I love art and I think that is a feeling shared with the majority of people.

Always when I visit a city, I go directly to the most relevant Museums to do a post to share it with my visitors.

In my last visit to London, I had the pleasure to visit The National Gallery, one of the most important museums in the United Kingdon, located in Trafalgar Square, in the City of Westminster, London.

The Museum was founded in 1824 and it houses a collection of over 2,300 paintings dating from the mid-13th century to 1900’s.

The Gallery is an exempt charity, and a non-departmental public body of the Department for Digital, Culture, Media and Sport. Its collection belongs to the government on behalf of the British public, and the entry to the main collection is free of charge. It is among the most visited art museums in the world, after the Louvre, the British Museum, and the Metropolitan Museum of Art.

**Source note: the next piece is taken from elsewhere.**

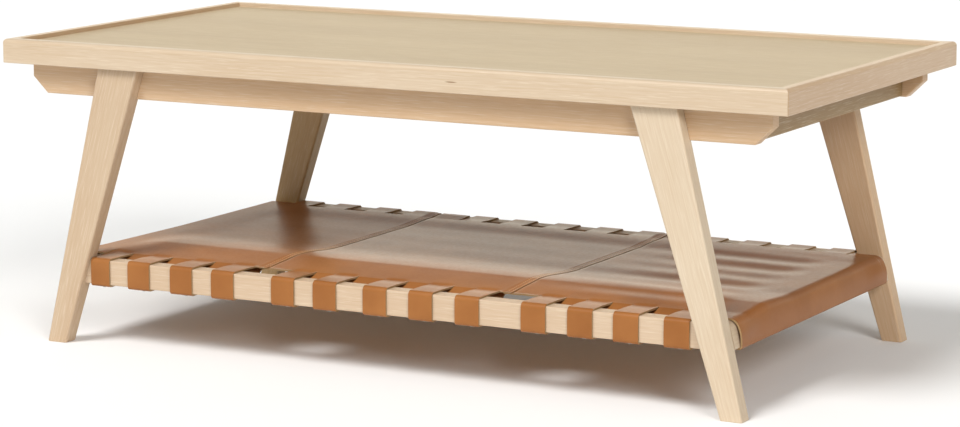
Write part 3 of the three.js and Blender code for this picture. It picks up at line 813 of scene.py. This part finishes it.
def flap_rows(u, side, slit_y, count, random):
    """How far out each point of the flaps lies, in even steps from the slits. Beside a seam the front one is
    cut short and the back one lies on the rail. Every cut wanders a little."""
    reach = np.where(near_seam(u), seam_flap_back if side > 0 else seam_flap_front, sheet_half_y)
    places = np.arange(u.min(), u.max() + wander_step, wander_step)
    wander = np.interp(u, places, random.uniform(-1, 1, len(places)))
    reach = reach + edge_wander * wander * (np.abs(u) < end_flat_x)
    return slit_y + (reach - slit_y) * np.arange(1, count + 1)[:, None] / count


# %% [markdown]
# The grid starts as the sheet with its flaps and end wraps. Then the outer rows of each tab are taken off
# their flap and laid round the rail.

# %% A panel as one grid
tab_bulge = 0.5 * mm
root_crease = 1.1 * mm
crease_reach = 5.0 * mm
wrap_bulge = (1.0 * mm, 3.6 * mm)


def lay_tab(points, rows, columns, across, run, side, root, bulge):
    """Puts a tab's columns on the run round the rail: height fades from its root to the run within the
    bridge, and the face stands proud of the wood along half a sine wave."""
    along = lengths_along(run)[1:, None]
    bridge = rail_inner - run[0, 0]
    face_start = face_y - run[0, 0]
    on_face = np.sin(math.pi * ease((along - face_start) / (level - under_z))) * (1 - 0.5 * across**2)
    (depth, height), (out, up) = run[1:].T[..., None], outward(run)[1:].T[..., None] * bulge
    block = np.ix_(rows, columns)
    points[0][block] = points[0][rows[0] - side, columns]
    points[1][block] = side * (depth + out * on_face)
    points[2][block] = height + up * on_face + (1 - ease(along / bridge)) * (root - level)


def leather_grid(u, tabs, shifts, back_slit_y, lap_rise, seed):
    """Points of the flesh side over rows and columns, and the faces that are there. On an end wrap the sheet
    gives way to the run on the way down, and the leather stands off the wood as half a sine wave."""
    random = np.random.default_rng(seed)
    runs = {-1: tab_run(front_slit_y), 1: tab_run(back_slit_y)}
    front_rows, back_rows = len(runs[-1]) - 1, len(runs[1]) - 1
    main = np.linspace(-front_slit_y, back_slit_y, 2 * math.ceil(front_slit_y / grid_step) + 1)
    front = flap_rows(u, -1, front_slit_y, front_rows, random)
    back = flap_rows(u, 1, back_slit_y, back_rows, random)
    y = np.concatenate([-front[::-1], np.repeat(main[:, None], len(u), 1), back])
    beyond = np.clip(np.abs(u) - end_flat_x, 0, None)
    end_x, end_z, facing_x, facing_z = (np.interp(beyond, lengths_along(end_run), part)
                                        for part in (*end_run.T, *outward(end_run).T))
    x = np.where(beyond > 0, np.sign(u) * end_x, u) + 0 * y
    shifted = ease((np.abs(y) - abs(crest_y)) / (front_slit_y - abs(crest_y)))
    x += shifted * np.where(y < 0, shift_at(u, tabs, shifts[0]), shift_at(u, tabs, shifts[1]))
    down = np.clip((level - end_z) / (level - under_z), 0, 1)
    z = end_z + (1 - down) * sheet_rise(u + 0 * y, y, back_slit_y) + ripples(u, y) + lap_rise
    to_edge = ease((np.abs(y) / sheet_half_y - 0.7) / 0.3)
    bulge = (wrap_bulge[0] + (wrap_bulge[1] - wrap_bulge[0]) * to_edge) * np.sin(math.pi * down)
    x += np.sign(u) * facing_x * bulge
    z += facing_z * bulge
    for tab in tabs:
        inside = np.flatnonzero(np.abs(u - tab) < tab_width / 2 + slit_gap / 2)
        across = (u[inside] - tab) / (tab_width / 2)
        behind_slit = y[:, inside] > -front_slit_y - tolerance
        near_root = np.exp(-(((y + front_slit_y) / crease_reach) ** 2))[:, inside] * behind_slit
        z[:, inside] -= root_crease * near_root * (1 - across**4)
        for side, first in ((-1, front_rows), (1, len(y) - back_rows - 1)):
            rows = first + side * np.arange(1, len(runs[side]))
            bulge = tab_bulge * (1 + random.uniform(-0.4, 0.4))
            lay_tab((x, y, z), rows, inside, across, runs[side], side, z[first, inside], bulge)
    r, c = np.arange(len(y) - 1)[:, None], np.arange(len(u) - 1)[None, :]
    corner = r * len(u) + c
    faces = np.stack([corner, corner + 1, corner + len(u) + 1, corner + len(u)], -1)
    middle = (u[1:] + u[:-1]) / 2
    away = np.min(np.abs(middle[:, None] - np.array(tabs)), 1) - tab_width / 2
    in_slit = (away > 0) & (away < slit_gap)
    in_run = (r < front_rows) | (r >= len(y) - 1 - back_rows)
    return np.stack([x, y, z], -1), faces[~(in_run & in_slit)].tolist()


# %% [markdown]
# A hide has its name, the edges that it passes under and over, its tabs and their shifts, the depth of its
# back slits and its roughness, and its number seeds its pattern and cuts. Solidify grows the grid by the
# thickness of the leather to the grain side, the flesh side and the cut edges get their own materials, and a
# narrow bevel breaks the cut edges. The width, length and area of each panel's cut are printed.

# %% The three panels
edge_bevel = 0.35 * mm


def skive(panel, rows, share):
    """Gives each column of the grid its share of the thickness, as a weight that Solidify reads."""
    group = panel.vertex_groups.new(name="skived")
    grid = np.arange(rows * len(share)).reshape(rows, -1)
    group.add(grid.ravel().tolist(), 1.0, "REPLACE")
    for column in np.flatnonzero(share < 0.999):
        group.add(grid[:, column].tolist(), float(share[column]), "REPLACE")
    return group.name


def flat_size(u, tabs, back_slit_y):
    """Width and length of the cut, and its area without the slits and the places between tabs."""
    width = u[-1] - u[0]
    between_slits = front_slit_y + back_slit_y
    tab_lengths = sum(lengths_along(tab_run(slit_y))[-1] for slit_y in (front_slit_y, back_slit_y))
    flaps = width - len(tabs) * (tab_width + 2 * slit_gap)
    area = width * between_slits + len(tabs) * tab_width * tab_lengths
    area += flaps * (2 * sheet_half_y - between_slits)
    return width, between_slits + tab_lengths, area


hides = (
    ("left", None, left_edge, left_tabs, left_shifts, 54 * mm, (0.34, 0.4)),
    ("centre", left_edge, right_edge, centre_tabs, centre_shifts, 57 * mm, (0.29, 0.35)),
    ("right", right_edge, None, right_tabs, right_shifts, 47 * mm, (0.29, 0.35)),
)
for seed, (name, under, over, tabs, shifts, back_slit_inset, roughness) in enumerate(hides, 1):
    back_slit_y = rail_face - back_slit_inset
    left = -wrapped_x if under is None else under - lap_width
    u = leather_columns(left, wrapped_x if over is None else over, tabs)
    rise, share = laps(u, under, over)
    points, faces = leather_grid(u, tabs, shifts, back_slit_y, rise, seed)
    grain = tan_leather(f"tan_leather_{name}", (0.7 * seed, 0.4 * seed, 0.0), roughness)
    panel = new_piece(f"leather_{name}", points, faces, [grain, flesh_side, cut_edge], 60)
    shell = panel.modifiers.new("leather_thickness", "SOLIDIFY")
    shell.thickness = leather_thickness
    shell.offset = 1
    shell.use_even_offset = True
    shell.vertex_group = skive(panel, len(points), share)
    shell.material_offset = 1
    shell.material_offset_rim = 2
    eased = panel.modifiers.new("eased_edges", "BEVEL")
    eased.width = edge_bevel
    eased.segments = 2
    eased.limit_method = "ANGLE"
    eased.angle_limit = math.radians(60)
    even_shading(panel)
    stand_for(panel, "saddle_leather", f"leather_panel_{name}")
    width, length, area = flat_size(u, tabs, back_slit_y)
    print(name, "panel cut", round(width / mm), "x", round(length / mm), "mm,", round(area, 3), "m2")

# %% [markdown]
# The stitches are short: a waxed thread, 5 mm from hole to hole, pressed into its groove. It is 0.8 mm thick
# on the real seam and 1 mm here, so that it still shows. One stitch is a slim spindle whose radius follows
# the root of a sine, so it has only a few dozen faces, and its rings are moved to every place at once.

# %% Stitches along the seams
stitch_pitch = 5.2 * mm
stitch_length = 4.2 * mm
stitch_margin = 6.0 * mm
thread_radius = 0.5 * mm
thread_lift = 0.1 * mm
seam_back_slit = rail_face - 55 * mm


def repeated(name, rings, places, material, slot, smooth_below):
    """The same closed shape at every place, as one mesh: the faces of each copy count on from those of the
    last."""
    size = rings.shape[0] * rings.shape[1]
    copies = rings[None] + np.asarray(places)[:, None, None]
    starts = range(0, len(places) * size, size)
    faces = [[i + start for i in face] for start in starts for face in skin(rings)]
    stand_for(new_piece(name, copies, faces, [material], smooth_below), slot)
    print(name, "at", len(places), "places")


def spindle(rings=6, around=6, tip=0.12):
    """Rings along Y whose radius is thread_radius * sqrt(sin t), with t from tip to pi - tip."""
    t = np.linspace(tip, math.pi - tip, rings)[:, None]
    a = np.arange(around)[None, ::-1] * 2 * math.pi / around
    radius = thread_radius * np.sqrt(np.sin(t))
    return np.stack([radius * np.cos(a), -stitch_length / 2 * np.cos(t) + 0 * a, radius * np.sin(a)], -1)


for name, edge in (("stitches_left", left_edge), ("stitches_right", right_edge)):
    along_seam = np.arange(stitch_margin - front_slit_y, front_slit_y, stitch_pitch)
    x = np.repeat(edge - np.array(stitch_rows), len(along_seam))
    y = np.tile(along_seam, len(stitch_rows))
    rise, share = laps(x, over=edge)
    z = level + leather_thickness * share + sheet_rise(x, y, seam_back_slit) + ripples(x, y) + rise
    places = np.column_stack([x, y, z + thread_lift])
    repeated(name, spindle(), places, seam_thread, "saddle_leather", 80)

# %% [markdown]
# Under the rails each tab is held by a flat washer and a pan-head screw, and each end wrap by five of them.
# They are turned parts: a profile of radius and height, in millimetres, swept once round. The heads point
# at the floor and are closed, as a driver's recess would be 2 mm wide.

# %% Screws that hold the tabs
head_profile = [(0, -2.9), (1.6, -2.8), (3.0, -2.2), (3.6, -1.2), (3.7, -0.8)]
washer_profile = [(6.0, -0.8), (6.0, 0), (0.1, 0)]
screw_inset = 12.0 * mm
end_screw_reach = 200.0 * mm
washer_gap = 0.05 * mm
least_radius = 0.05 * mm
screw_z = under_z - leather_thickness - washer_gap


def turned(profile, around=20):
    """Rings of a turned part: each radius and height of the profile, all the way round."""
    radius, height = np.array(profile).T[:, :, None] * mm
    a = np.arange(around)[None, :] * 2 * math.pi / around
    radius = np.maximum(radius, least_radius)
    return np.stack([radius * np.cos(a), radius * np.sin(a), height + 0 * a], -1)


all_tabs = np.concatenate([left_tabs, centre_tabs, right_tabs])
all_shifts = np.concatenate([left_shifts, centre_shifts, right_shifts], 1)
tab_screws = [(x + shift, side * (rail_face - screw_inset), screw_z)
              for side, shifts in zip((-1, 1), all_shifts) for x, shift in zip(all_tabs, shifts)]
end_screws = [(side * (wrap_low_x - screw_inset), y, screw_z)
              for y in np.linspace(-end_screw_reach, end_screw_reach, 5) for side in (-1, 1)]
for name, places in (("tab_screws", tab_screws), ("end_wrap_screws", end_screws)):
    repeated(name, turned(head_profile + washer_profile), places, zinc, "zinc_steel", 30)

# %% [markdown]
# ## Studio
# The table stands on a plain pale floor in a white room. Two wide soft lights are far away, so they are as
# strong on the floor as on the table: the main one is high in front and a little to the left, and a weaker
# one stands lower on the right. Their heights were read from the soft edge of the shadow that the tray
# throws on the legs, and from how dark the shaded boards are. Each light has its name, the place it shines
# from and its strength, and light_width is the angle of both in the sky, in degrees.
#
# Behind the table, to the left, the room ends in a bright cream wall, which the leather mirrors. The ceiling
# and the other sides are dimmer.

# %% Floor and lights
floor_half = 15.0
light_width = 23
lights = (("main_light", (-0.9, -3.0, 4.1), 2.3), ("side_light", (3.2, -2.8, 2.3), 1.5))

paint, tree, point = new_material("matt_floor_paint")
cloud = add(tree, "TexNoise", {"Vector": point, "Scale": 1.5})
shade = add(tree, "MixRGB", {"Fac": cloud, "Color1": colour("#f9f9f8"), "Color2": colour("#fbfbfa")})
finish_material(tree, {"Base Color": shade, "Roughness": 0.8})
floor_corners = [(floor_half * x, floor_half * y, 0) for x, y in ((-1, -1), (1, -1), (1, 1), (-1, 1))]
floor = new_piece("studio_floor", floor_corners, [(0, 1, 2, 3)], [paint])
for name, origin, strength in lights:
    data = bpy.data.lights.new(name, "SUN")
    data.angle = math.radians(light_width)
    data.energy = strength
    light = new_object(name, data)
    x, y, z = origin
    light.location = origin
    light.rotation_euler = (math.atan2(math.hypot(x, y), z), 0, math.atan2(y, x) + math.pi / 2)
    print(name, "from", origin, "strength", strength)

# %% [markdown]
# The room is the world's light by direction. The wall fades in with the cosine between a direction and the
# middle of the wall, it is brighter a little above the horizon, and the ceiling takes over higher up.

# %% White room
wall_light = 1.9
wall_top_light = 2.7
ceiling_light = 0.3
camera_side_light = 0.12
wall_way = (-0.47, 0.88, 0)
wall_sides = {"From Min": 0.58, "From Max": 0.82}
brighter_above = {"From Min": 0.13, "From Max": 0.18}
ceiling_above = {"From Min": 0.205, "From Max": 0.25}

world = bpy.data.worlds.new("white_room")
world.use_nodes = True
room = world.node_tree
sky = add(room, "TexCoord", output="Generated")
up = add(room, "SeparateXYZ", {"Vector": sky}, "Z")
towards_wall = add(room, "VectorMath", {0: sky, 1: wall_way}, "Value", operation="DOT_PRODUCT")
behind = add(room, "MapRange", {
    "Value": towards_wall, **wall_sides, "To Min": camera_side_light, "To Max": wall_light,
}, interpolation_type="SMOOTHSTEP")
rising = add(room, "MapRange", {
    "Value": up, **brighter_above, "To Min": 1.0, "To Max": wall_top_light / wall_light,
}, interpolation_type="SMOOTHSTEP")
wall = add(room, "Math", {0: behind, 1: rising}, operation="MULTIPLY")
above = add(room, "MapRange", {"Value": up, **ceiling_above}, interpolation_type="SMOOTHSTEP")
brightness = add(room, "MapRange", {"Value": above, "To Min": wall, "To Max": ceiling_light})
tint = add(room, "MixRGB", {"Fac": above, "Color1": colour("#fffbe9"), "Color2": colour("#fdfdfd")})
background = room.nodes["Background"].inputs
room.links.new(brightness, background["Strength"])
room.links.new(tint, background["Color"])
scene.world = world
scene.view_settings.view_transform = "Standard"
print("wall light", wall_light, "to", wall_top_light, "ceiling light", ceiling_light)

The present building, the third to house the National Gallery, was designed by William Wilkins from 1832 to 1838. Only the façade onto Trafalgar Square remains essentially unchanged from this time, as the building has been expanded piecemeal throughout its history. Wilkins’s building was often criticised for the perceived weaknesses of its design and for its lack of space; the latter problem led to the establishment of the Tate Gallery for British art in 1897.

I recommend you to have enough time to visit all the rooms, because of the wide collections that you can admire there, with artworks from the great masters such as Jan Van Eyck, Turner, Monet, Pissarro, Van Gogh, Cézanne, Renoir, among many other from the different centuries.

I have chosen different artworks that for me are really interesting.

I hope that you enjoy them!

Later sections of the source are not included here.